[Records]
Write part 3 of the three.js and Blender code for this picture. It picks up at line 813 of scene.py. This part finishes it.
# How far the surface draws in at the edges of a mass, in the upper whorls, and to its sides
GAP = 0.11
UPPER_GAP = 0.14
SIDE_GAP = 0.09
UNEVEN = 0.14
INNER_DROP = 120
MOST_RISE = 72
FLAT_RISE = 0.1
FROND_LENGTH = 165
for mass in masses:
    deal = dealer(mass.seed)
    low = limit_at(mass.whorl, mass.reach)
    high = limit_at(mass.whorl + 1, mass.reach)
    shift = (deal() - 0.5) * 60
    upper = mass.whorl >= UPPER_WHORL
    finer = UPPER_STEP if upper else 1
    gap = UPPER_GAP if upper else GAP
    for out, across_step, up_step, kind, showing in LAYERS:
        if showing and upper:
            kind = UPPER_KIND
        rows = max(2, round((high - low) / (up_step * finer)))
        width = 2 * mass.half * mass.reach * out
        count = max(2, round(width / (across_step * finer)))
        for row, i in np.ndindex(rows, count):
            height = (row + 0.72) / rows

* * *

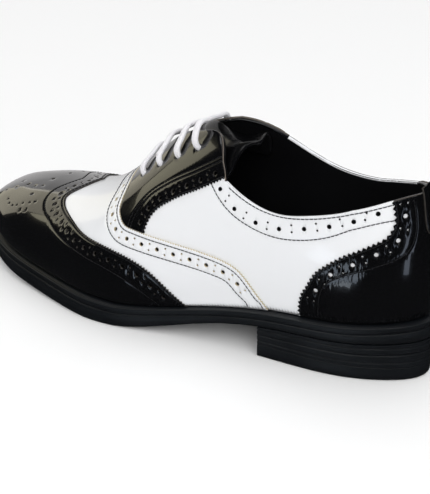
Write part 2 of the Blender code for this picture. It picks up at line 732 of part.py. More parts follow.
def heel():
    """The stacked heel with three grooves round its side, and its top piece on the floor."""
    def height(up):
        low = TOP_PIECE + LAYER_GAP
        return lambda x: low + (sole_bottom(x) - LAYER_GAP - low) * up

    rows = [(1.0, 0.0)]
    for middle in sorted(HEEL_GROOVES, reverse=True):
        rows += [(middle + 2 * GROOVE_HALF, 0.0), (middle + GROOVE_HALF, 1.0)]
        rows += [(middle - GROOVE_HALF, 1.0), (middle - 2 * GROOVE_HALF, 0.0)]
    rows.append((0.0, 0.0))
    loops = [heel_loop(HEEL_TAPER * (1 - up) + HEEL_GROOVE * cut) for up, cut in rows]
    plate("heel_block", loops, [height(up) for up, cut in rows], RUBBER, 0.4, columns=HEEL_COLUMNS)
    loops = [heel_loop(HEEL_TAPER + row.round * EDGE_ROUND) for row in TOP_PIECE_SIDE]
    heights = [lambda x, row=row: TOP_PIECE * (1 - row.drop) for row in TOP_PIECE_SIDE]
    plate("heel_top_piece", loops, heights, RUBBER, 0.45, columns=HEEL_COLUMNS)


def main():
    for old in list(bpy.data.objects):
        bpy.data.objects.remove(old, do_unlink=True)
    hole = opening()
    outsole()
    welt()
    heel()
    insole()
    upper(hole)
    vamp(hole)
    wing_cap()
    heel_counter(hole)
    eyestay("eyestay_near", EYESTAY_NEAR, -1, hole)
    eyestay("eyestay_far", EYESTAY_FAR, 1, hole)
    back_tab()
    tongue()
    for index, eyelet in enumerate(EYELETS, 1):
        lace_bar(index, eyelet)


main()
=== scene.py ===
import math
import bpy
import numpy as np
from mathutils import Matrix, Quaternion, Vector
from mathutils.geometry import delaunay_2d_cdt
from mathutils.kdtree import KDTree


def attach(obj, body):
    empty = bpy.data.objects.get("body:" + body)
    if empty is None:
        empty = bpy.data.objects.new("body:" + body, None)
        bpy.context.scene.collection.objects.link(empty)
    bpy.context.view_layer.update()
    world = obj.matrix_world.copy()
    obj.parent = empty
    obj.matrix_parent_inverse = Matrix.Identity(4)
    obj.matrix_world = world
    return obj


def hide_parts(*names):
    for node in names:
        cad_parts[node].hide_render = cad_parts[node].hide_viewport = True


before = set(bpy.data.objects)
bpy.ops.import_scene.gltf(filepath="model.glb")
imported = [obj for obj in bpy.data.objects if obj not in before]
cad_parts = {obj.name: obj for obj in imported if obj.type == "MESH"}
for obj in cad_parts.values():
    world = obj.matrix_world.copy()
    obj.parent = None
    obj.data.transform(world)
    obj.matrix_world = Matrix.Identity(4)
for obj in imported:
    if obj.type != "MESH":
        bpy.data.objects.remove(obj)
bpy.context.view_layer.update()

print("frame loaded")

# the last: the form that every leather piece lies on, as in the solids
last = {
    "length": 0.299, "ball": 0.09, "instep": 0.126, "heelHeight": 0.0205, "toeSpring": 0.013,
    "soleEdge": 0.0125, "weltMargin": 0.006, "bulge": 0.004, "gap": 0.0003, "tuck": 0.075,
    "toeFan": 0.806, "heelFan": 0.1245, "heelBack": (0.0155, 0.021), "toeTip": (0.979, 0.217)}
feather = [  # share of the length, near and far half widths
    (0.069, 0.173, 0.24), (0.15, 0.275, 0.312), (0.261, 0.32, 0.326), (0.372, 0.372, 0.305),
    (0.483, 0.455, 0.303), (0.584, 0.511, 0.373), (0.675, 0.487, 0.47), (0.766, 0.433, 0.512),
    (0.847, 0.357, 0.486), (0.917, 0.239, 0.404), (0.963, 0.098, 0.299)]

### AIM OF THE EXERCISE
From the listing above, copy all lines holding the word "objects".

### EXERCISE OUTPUT
    for old in list(bpy.data.objects):
        bpy.data.objects.remove(old, do_unlink=True)
    empty = bpy.data.objects.get("body:" + body)
        empty = bpy.data.objects.new("body:" + body, None)
        bpy.context.scene.collection.objects.link(empty)
before = set(bpy.data.objects)
imported = [obj for obj in bpy.data.objects if obj not in before]
        bpy.data.objects.remove(obj)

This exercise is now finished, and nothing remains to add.